Veik sign to Fuzz Club for their debut album and share the first single
French three-piece Veik have released ‘Difficult Machinery’ and announced their debut album ‘Surrounding Structures’, due for release April 30th. Centred around vintage analogue synths and abrasive instrumentation, the band’s experimental post-punk is rooted in the 70s avant-garde, most notably Krautrock and No Wave. They reel off groups like Implog, Suicide or Indoor Life as inspirations, whilst existing in a similar world to contemporaries like Beak, Suuns and Girl Band. You can stream ‘Difficult Machinery’ below and pre-order 'Surrounding Structures' on vinyl here (this record is April's Fuzz Club Membership LP)
Listening to their music, it’s quickly clear how the disjointed shapes and abrasive textures of brutalist architecture are manifested in their music. However, they claim that the ‘Surrounding Structures’ of the album’s title are also a reference to both the “physical and social structures that surround us, and how they shape us as individuals and collectives. It’s not a political album per se, but a way to address that question from different scales of observation, by telling stories and by integrating our own experiences and reflections into our sound.”

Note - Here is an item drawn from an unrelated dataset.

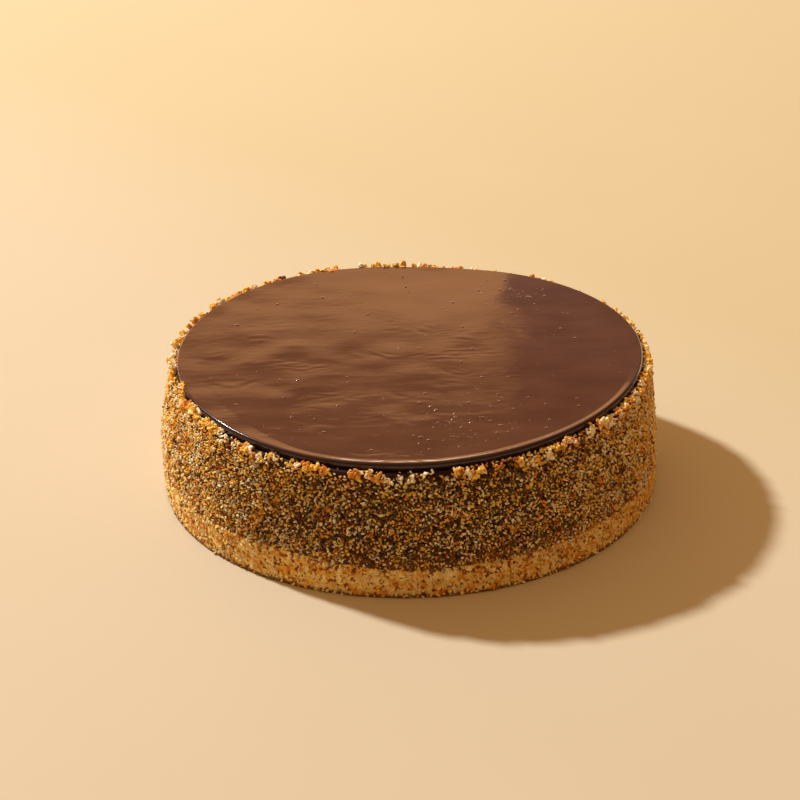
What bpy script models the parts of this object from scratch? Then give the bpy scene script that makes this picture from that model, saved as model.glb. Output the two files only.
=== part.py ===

On the first single and album-opener ‘Difficult Machinery’ – a detached proto-punk drone nodding to Faust by way of The Velvet Underground – we find a perfect example of the band using personal experience to wax philosophical. The lyrics coming to drummer and vocalist Boris Collet after watching his dad ill in a hospital bed: “Seeing him weakened and plugged into banks of machines through cables that radiated from his body was a weird experience. This concept of ‘difficult machinery’ made sense to emphasise the mind-body dualism through the metaphor of the body as a machine.”